I'm not sure how many people are in the same boat I'm in, but I figure that I'll post this in case it can be of value to others trying to get D2PC working on XP with *analog* outputs on a Creative X-Fi card. (If you need to use digital outputs, I think you're out of luck until Creative releases an HDCP-compliant driver, but see my comments below.) This is by no means a convenient workaround, and for those who are really only interested in trying out D2PC, I wouldn't recommend it, but it might help tide over heavier users.

Let me begin with a few caveats:

First and foremost, I cannot guarantee that this solution will work on other machines, as I have only one XP box that meets D2PC's requirements. My computer is running a fully updated version of XP SP3 and using an X-Fi Fatality Pro soundcard. These results are repeatable on my machine, but it is entirely possible that it is a fluke of my setup that makes all of this come together. Your mileage may vary.
Second, this process involves uninstalling, sweeping and re-installing drivers; if you're not comfortable with performing that kind of work on your PC, please do not attempt this process, as you will likely land your machine in a less usable state.
Finally, this process may disable some functionality on your soundcard due to reverting to an older, bare-bones driver set (reversible simply by reinstalling the latest set of drivers from Creative).
(For those who just want the summary of the process, you essentially uninstall Creative's official drivers and use Microsoft Update to install a basic set of Windows-certified X-Fi drivers [a mutant version of Creative's 2007 drivers that I have not found elsewhere] that do not appear to enable the digital output by default, thus bypassing D2PC's HDCP audio check.)

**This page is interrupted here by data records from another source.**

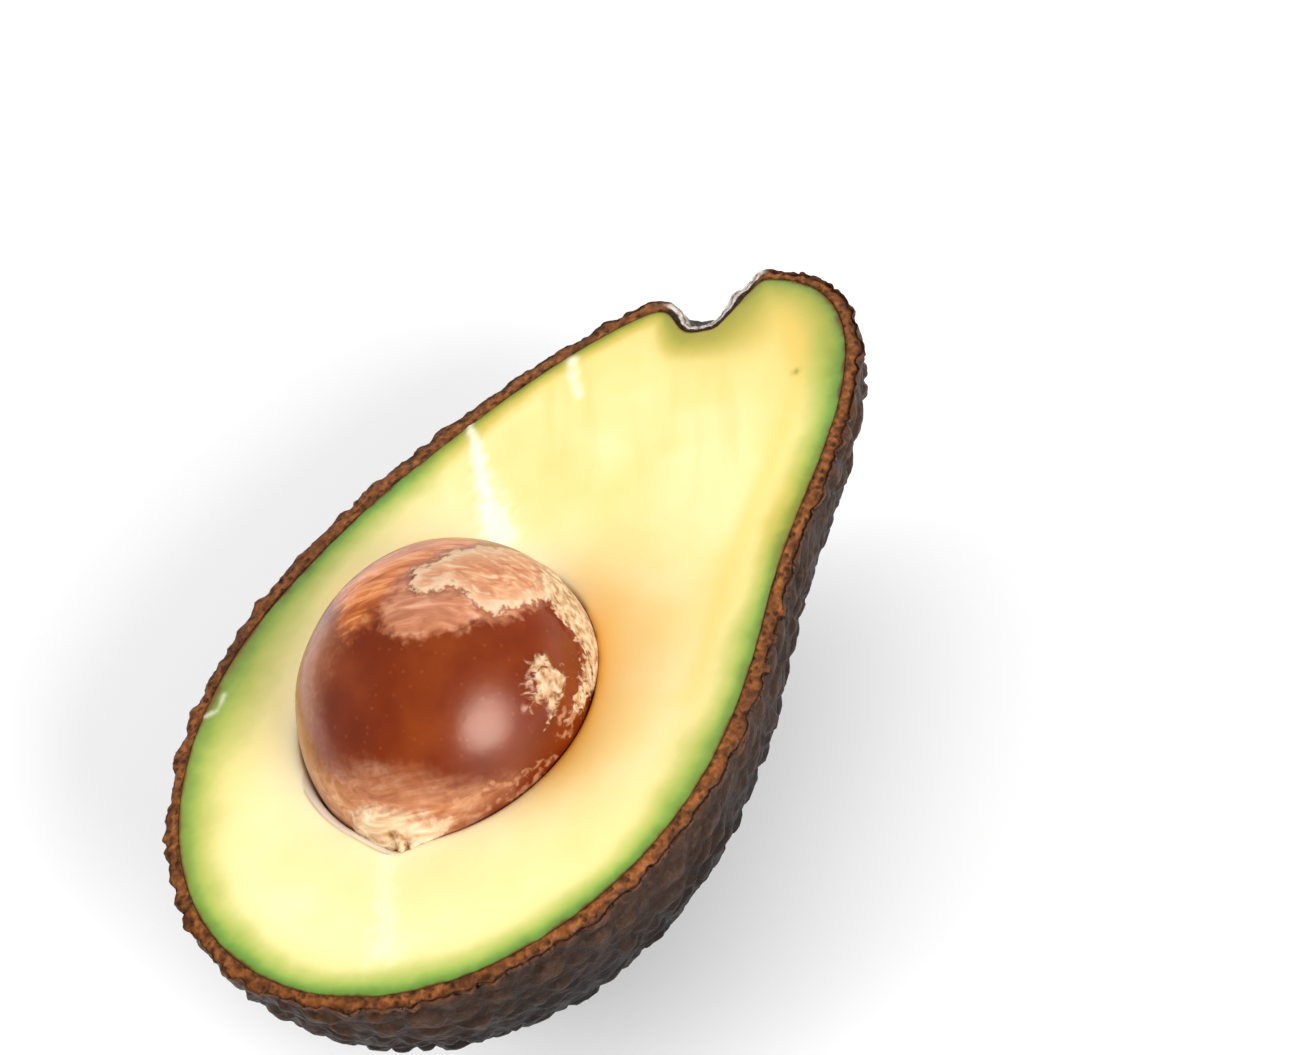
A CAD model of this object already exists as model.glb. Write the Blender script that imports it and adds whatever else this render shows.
# Half of a ripe Hass-type avocado, cut side up, with its seed still in the socket.
# Shapes are worked out in millimetres, with z 0 on the cut face, and are set in the part's frame,
# in metres, when they are finished.
import math

import bmesh
import bpy
from mathutils import Matrix, Quaternion, Vector, kdtree, noise


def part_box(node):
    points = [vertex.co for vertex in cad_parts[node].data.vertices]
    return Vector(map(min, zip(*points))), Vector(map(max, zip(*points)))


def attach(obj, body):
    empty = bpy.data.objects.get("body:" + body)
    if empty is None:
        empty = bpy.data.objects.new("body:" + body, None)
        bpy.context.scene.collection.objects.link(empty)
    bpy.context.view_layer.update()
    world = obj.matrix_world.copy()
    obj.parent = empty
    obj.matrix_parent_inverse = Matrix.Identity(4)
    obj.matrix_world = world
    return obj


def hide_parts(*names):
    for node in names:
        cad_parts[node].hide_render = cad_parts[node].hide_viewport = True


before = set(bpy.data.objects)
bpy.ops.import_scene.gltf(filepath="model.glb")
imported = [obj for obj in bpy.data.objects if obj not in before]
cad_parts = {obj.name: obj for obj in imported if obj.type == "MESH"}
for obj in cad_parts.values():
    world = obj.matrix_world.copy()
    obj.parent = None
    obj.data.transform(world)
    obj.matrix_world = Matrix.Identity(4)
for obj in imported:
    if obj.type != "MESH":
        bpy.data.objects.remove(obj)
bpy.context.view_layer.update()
mm = 0.001
noise.seed_set(7)  # every run draws the same noise
onCut = -1e-4  # what lies above this belongs to the cut face

# The fruit's outline. Its lengths come from the frame, and the rest are the part's own proportions.
fleshLow, fleshHigh = (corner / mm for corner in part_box("flesh"))
cutHeight = fleshHigh.z
fruit = {
    "widestX": -4.0,
    "bluntX": fleshLow.x,
    "neckX": fleshHigh.x,
    "halfWidth": fleshHigh.y,
    "depthToWidth": 0.97,
    "depth": fleshHigh.z - fleshLow.z,  # less than the width gives, because it rests on a flat spot
    "neckSlimming": 0.13,
    "neckSlimmedBy": 0.6,
    "neckBend": 7.5,
    "bendStarts": 26.0,
    "bendPower": 1.3,
    "hollowY": -0.2,  # where the stalk sat: its wall is much steeper on the tip's side
    "hollowDepth": 8.2,
    "hollowToTip": 2.35,
    "hollowFromTip": 5.7,
    "hollowDown": 4.5,
    "hollowPowerDown": 3,
    "hollowWithin": 0.5,  # it fades in over this share of the neck
    "hollowPowerToTip": 4.0,
    "hollowPower": 2.9,
    "crowding": 0.35,  # rings lie closer together at the neck
    "ringsAlong": 400,
    "mergeWithin": 1e-5,  # on the unit sphere
}


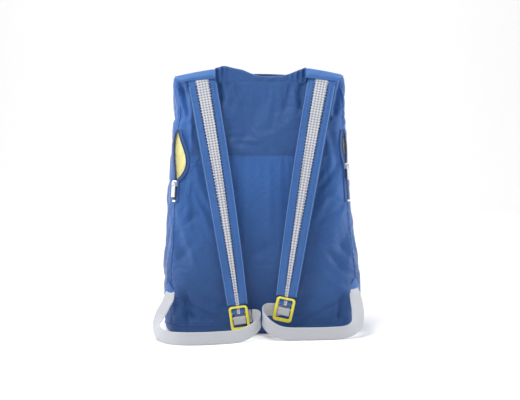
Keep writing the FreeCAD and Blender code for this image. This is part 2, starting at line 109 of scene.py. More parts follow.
# ---- materials -----------------------------------------------------------------
class Shader:
    """A small helper round one material's node tree."""

    def __init__(self, name):
        self.material = bpy.data.materials.new(name)
        self.material.use_nodes = True
        self.tree = self.material.node_tree
        self.tree.nodes.clear()
        self.output = self.tree.nodes.new("ShaderNodeOutputMaterial")
        self.surface = self.tree.nodes.new("ShaderNodeBsdfPrincipled")
        self.tree.links.new(self.surface.outputs[0], self.output.inputs["Surface"])

    def fixed(self, **values):
        for name, value in values.items():
            self.surface.inputs[name.replace("_", " ")].default_value = value

    def node(self, kind, **settings):
        made = self.tree.nodes.new("ShaderNode" + kind)
        for name, value in settings.items():
            setattr(made, name, value)
        return made

    def link(self, source, target):
        self.tree.links.new(source, target)

    def coordinates(self, kind):
        return self.node("TexCoord").outputs[kind]

    def maths(self, operation, first, second=None, third=None):
        made = self.node("Math", operation=operation)
        for socket, value in zip(made.inputs, (first, second, third)):
            if value is None:
                continue
            if isinstance(value, (int, float)):
                socket.default_value = value
            else:
                self.link(value, socket)
        return made.outputs[0]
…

If none of the above turns you away, here is the process you'll need to follow:


Close all currently running Creative applications, then uninstall all Creative drivers and software you have on your system. (Note: Depending on the driver version you have, you may need to manually uninstall the drivers via Device Manager.) 
_Optional:_ Since Creative's uninstallers are questionable at best, I recommend using Guru3D's Driver Sweeper to fully clean out the driver cache.
Restart your computer, and make sure that no drivers are auto-detected and reinstalled for the X-Fi card upon Windows startup. If the Add New Hardware wizard pops up, just click cancel. You should have no sound available to your system at this point in time.
Run Microsoft Update, and select 'Custom' updates. 
In the list of available updates, you should see one referring to "Creative Sound Blaster X-Fi" (I don't remember the exact name, and don't want to loop through the entire update process again right now) under the "Hardware, Optional" section. Select this option, and proceed with the process of downloading and installing the update.
Restart your computer once more; you should have sound available again upon Windows startup.
_Optional_: Since this method does not install the standard Creative Audio Console normally included in their driver packs, you can download the Creative Console Launcher from Creative's website to restore access to some of the otherwise hidden settings.
Run D2PC, cross your fingers, and select some content for playback.
I haven't noticed any performance or quality issues with the older set of drivers, but once again, YMMV. If you run into any issues, I would recommend switching back to the latest Creative driver set and hoping that DirecTV or Creative comes up with a more reasonable solution to this ridiculous issue.

If you try this workaround, please report back your results, and let me know if I should change or add any steps above. Also, though I believe the reason these drivers function with D2PC is that they do not enable the digital output by default, it may also be that they are pseudo-HDCP compliant. I do not have a digital setup with which to test the theory one way or another, but would welcome a response from someone who does.


----------